Actually, if he was right and God didn't exist, he had no particularly good reason to live. A long time ago he had worn away whatever happiness he once had; and he hadn't discovered yet who to get more of it from, nor was anywhere close to that discovery, it seemed. He had spent a sizable part of his life in prison (where, to give you a fuller picture, his newest prostitute girl-friend - whose room I now occupied - had ended up a short while ago after having beaten up an elderly man; she, to give you an even fuller picture, acted under a misapprehension that the chap had enough cash on him to buy her a line or two of coke, or some other over-hyped God-substitute). As to his family situation, he hadn't seen his millionaire parents for a decade or so; he couldn't care less, or so he said, what was happening with his successful sister; nor could he remember whether he had ever been loved by any of them, or they by him.
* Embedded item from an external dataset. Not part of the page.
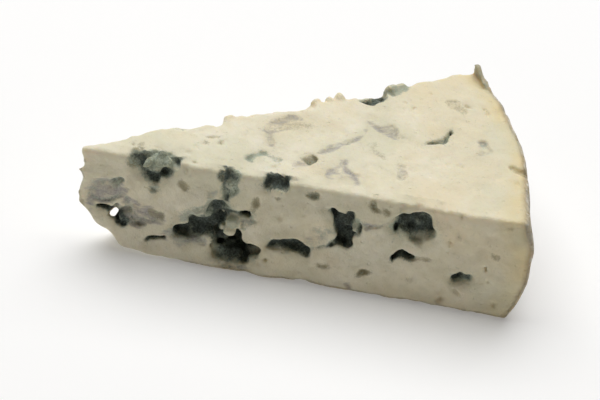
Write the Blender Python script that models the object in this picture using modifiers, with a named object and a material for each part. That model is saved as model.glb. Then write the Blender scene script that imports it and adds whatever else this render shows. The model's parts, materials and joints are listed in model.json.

'I see no point', he'd say, 'I've lost all interest. Nothing thrills me any more. Not even women. I look at them, see they are sexy, but it doesn't do anything for me'. At that point I tended to offer my brilliant religious pitch, after which he'd say: 'I just wish I could fall to sleep and never wake up, just go, just disappear.'
He was extremely quick-witted and excelled in satanic jokes; his public school education helped him deliver them in highest-quality English.
If it hadn't been for and the fact that he preempted me, and for his diagnosed depression, I would have felt tempted to tell him that if we are to believe in nothing and have nothing to believe in, it made perfect sense to go ahead with his nihilistic plan.
Yesterday, while I was away saving someone else's life, he tried to call me. I didn't answer the phone - I feared another useless chat during which he'd invariably have started slagging off God. This kind of thing seemed to cheer him up a bit, but I was in no mood for that. I texted him a poor excuse, he texted me a poor joke, and we left it at that. A few hours later, when I was on the train back to the Welsh metropolis, he raised the bar - the message went: 'I had a visitation from DEVIL and he told me to KILL YOU'. I wrote back 'Tell him to f*** off and go to hell!' Then I resumed reading Omer Englebert's biography of St. Francis of Assisi.
When I got back home, quite late, he wasn't there. After an hour he still wasn't there; I imagined his head being smashed by a speeding train, the way he had planned and vividly described to me once. I said a short prayer and called the police. Another hour passed, I said another prayer. 'Will the police and his family bother me much?' I wondered. I called 112 again: no one had died on the local rail tracks recently. I went to bed.
I woke at about 3 am. and checked his bedroom - he was not there. I called the emergency number once more: somehow I didn't feel that the no-news they had for me was good news. Then I felt a highly embarrassing wave of some kind of calm; I realised it was a post-death calm. Ashamed, I dropped to my knees and began a decade of the Rosary (the Resurrection).
When I finished, a thought crossed my mind: Should I keep the radio?